Find how many lines of the listing include the string "picture", and report only that figure.

Entries supplied:

....................

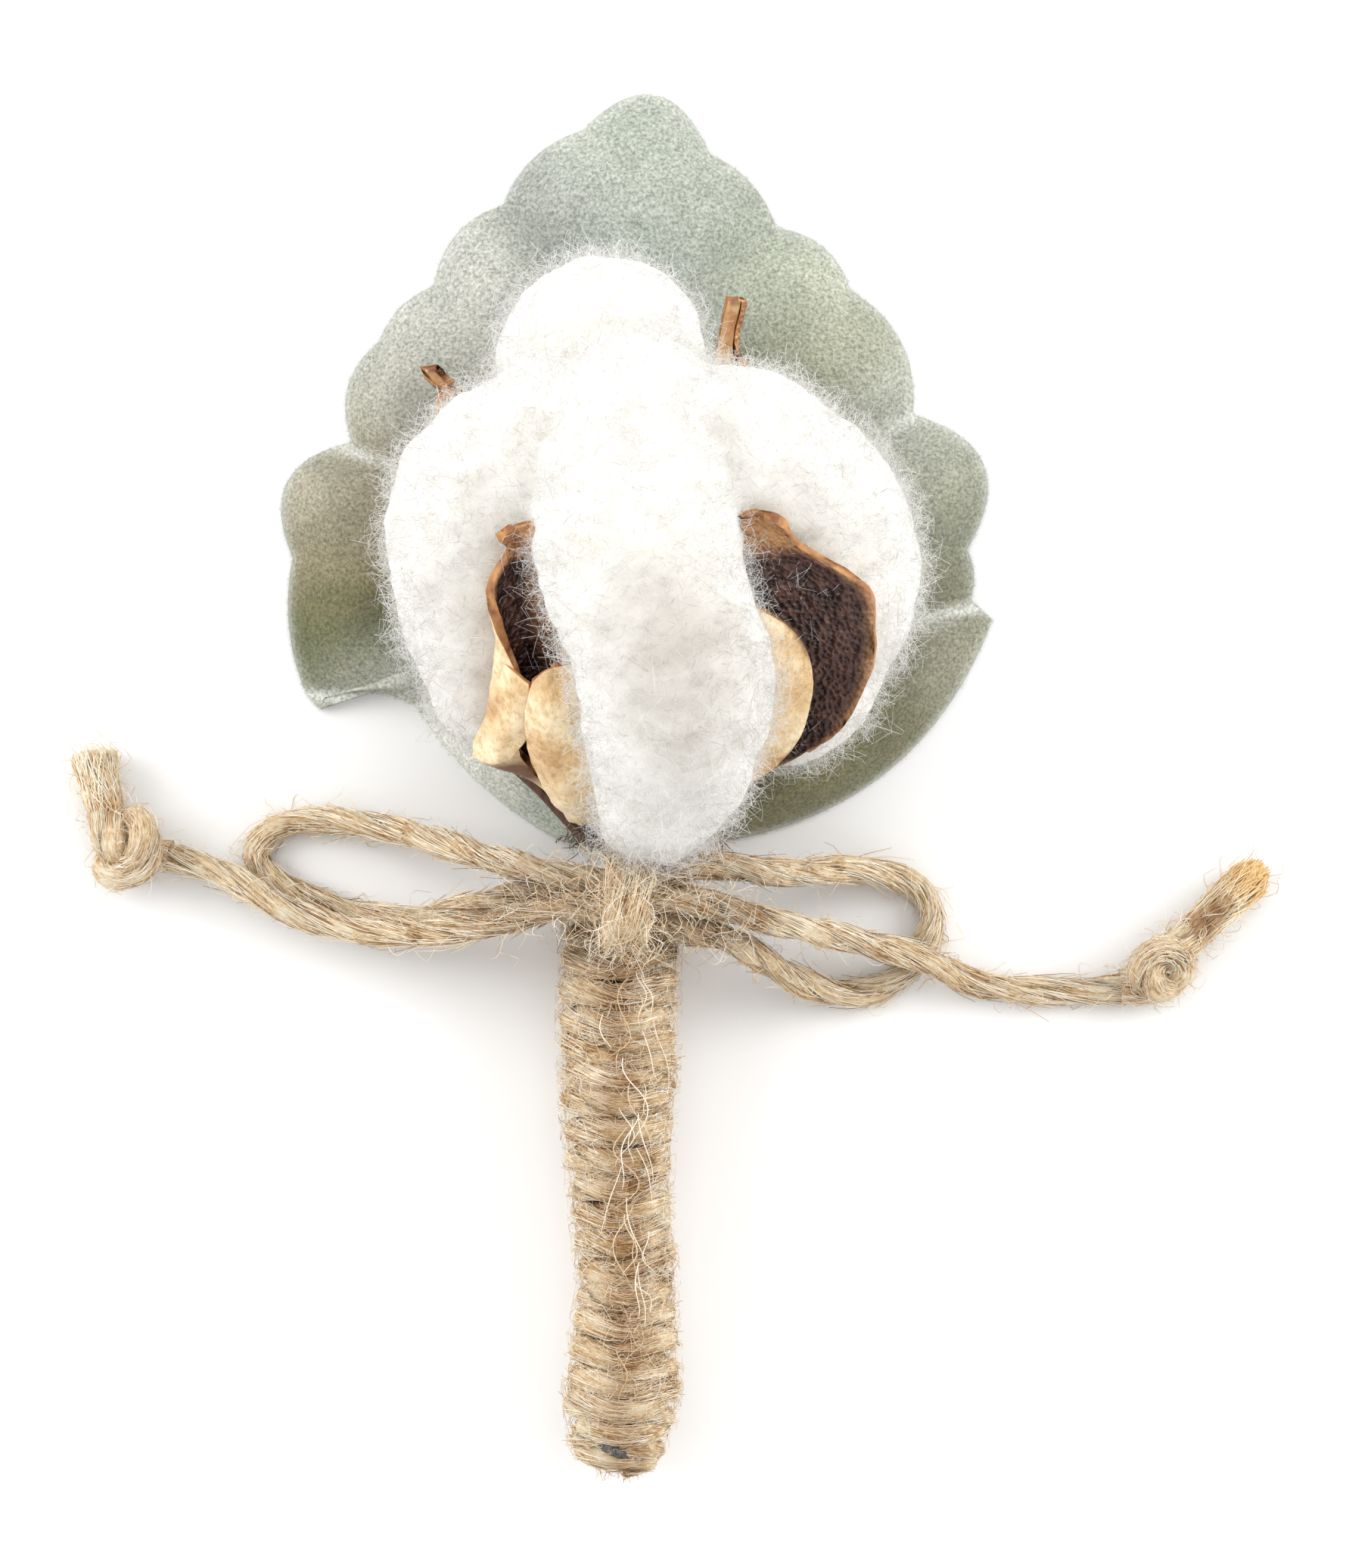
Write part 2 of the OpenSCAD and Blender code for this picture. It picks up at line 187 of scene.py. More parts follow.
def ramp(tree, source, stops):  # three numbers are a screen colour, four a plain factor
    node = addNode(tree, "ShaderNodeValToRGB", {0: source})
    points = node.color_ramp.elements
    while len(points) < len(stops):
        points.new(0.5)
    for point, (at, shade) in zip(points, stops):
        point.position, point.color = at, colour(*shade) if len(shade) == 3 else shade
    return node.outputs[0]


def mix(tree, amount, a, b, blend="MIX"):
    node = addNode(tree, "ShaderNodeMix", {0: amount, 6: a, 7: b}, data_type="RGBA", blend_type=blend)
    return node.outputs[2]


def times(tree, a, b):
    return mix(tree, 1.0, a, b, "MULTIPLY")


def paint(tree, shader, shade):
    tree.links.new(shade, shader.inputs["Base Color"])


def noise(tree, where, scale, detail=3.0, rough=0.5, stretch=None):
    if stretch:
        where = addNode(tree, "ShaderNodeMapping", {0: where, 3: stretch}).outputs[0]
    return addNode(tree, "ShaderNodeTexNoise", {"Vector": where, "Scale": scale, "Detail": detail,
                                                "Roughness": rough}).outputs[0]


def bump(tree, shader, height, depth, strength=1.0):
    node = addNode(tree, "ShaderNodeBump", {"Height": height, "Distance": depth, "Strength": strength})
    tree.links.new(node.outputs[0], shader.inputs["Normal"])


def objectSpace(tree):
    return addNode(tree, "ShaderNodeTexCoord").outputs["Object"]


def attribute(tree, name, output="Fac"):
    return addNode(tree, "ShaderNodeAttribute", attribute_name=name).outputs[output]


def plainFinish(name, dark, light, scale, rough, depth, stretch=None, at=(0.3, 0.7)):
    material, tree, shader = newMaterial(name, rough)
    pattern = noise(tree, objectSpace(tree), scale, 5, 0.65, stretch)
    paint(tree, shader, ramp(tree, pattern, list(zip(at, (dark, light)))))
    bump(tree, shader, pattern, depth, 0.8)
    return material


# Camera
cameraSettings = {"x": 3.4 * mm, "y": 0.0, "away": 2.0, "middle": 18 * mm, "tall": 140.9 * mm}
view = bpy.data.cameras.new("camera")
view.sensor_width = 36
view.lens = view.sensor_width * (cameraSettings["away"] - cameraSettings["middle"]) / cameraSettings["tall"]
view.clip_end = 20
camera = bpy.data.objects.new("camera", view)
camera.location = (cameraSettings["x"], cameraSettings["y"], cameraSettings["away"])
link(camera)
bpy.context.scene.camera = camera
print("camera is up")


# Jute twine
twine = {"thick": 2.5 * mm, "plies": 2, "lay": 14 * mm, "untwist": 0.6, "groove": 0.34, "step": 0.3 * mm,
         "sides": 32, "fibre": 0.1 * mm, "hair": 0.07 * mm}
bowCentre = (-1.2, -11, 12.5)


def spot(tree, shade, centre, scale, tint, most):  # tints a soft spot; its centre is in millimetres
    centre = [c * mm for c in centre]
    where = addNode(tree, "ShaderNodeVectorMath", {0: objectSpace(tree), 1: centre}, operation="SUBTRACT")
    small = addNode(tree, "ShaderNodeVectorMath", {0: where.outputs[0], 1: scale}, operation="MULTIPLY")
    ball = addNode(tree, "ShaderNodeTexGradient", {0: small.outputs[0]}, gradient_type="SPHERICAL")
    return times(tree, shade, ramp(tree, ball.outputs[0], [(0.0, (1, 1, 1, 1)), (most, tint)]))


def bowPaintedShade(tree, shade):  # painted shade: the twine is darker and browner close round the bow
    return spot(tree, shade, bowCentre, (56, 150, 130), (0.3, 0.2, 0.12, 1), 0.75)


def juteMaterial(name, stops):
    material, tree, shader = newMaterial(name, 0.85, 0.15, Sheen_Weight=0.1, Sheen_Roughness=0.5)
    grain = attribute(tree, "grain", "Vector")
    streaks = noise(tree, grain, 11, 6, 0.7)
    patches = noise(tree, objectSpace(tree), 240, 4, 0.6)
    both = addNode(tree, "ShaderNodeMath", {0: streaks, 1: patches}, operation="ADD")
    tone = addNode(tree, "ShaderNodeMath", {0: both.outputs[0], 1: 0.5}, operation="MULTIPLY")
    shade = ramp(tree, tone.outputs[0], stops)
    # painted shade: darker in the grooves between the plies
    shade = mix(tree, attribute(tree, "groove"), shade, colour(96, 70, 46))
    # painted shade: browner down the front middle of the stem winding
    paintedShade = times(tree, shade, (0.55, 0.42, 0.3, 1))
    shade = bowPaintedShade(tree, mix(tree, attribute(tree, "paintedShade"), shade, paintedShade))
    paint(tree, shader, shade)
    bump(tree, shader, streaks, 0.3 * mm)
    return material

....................

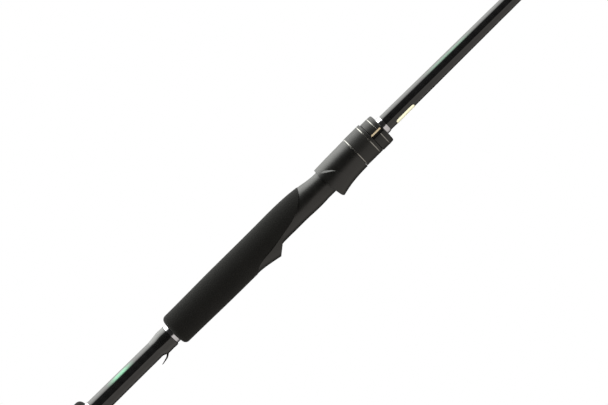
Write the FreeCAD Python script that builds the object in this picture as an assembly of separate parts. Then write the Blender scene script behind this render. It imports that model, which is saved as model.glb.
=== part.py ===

....................

Task answer:
2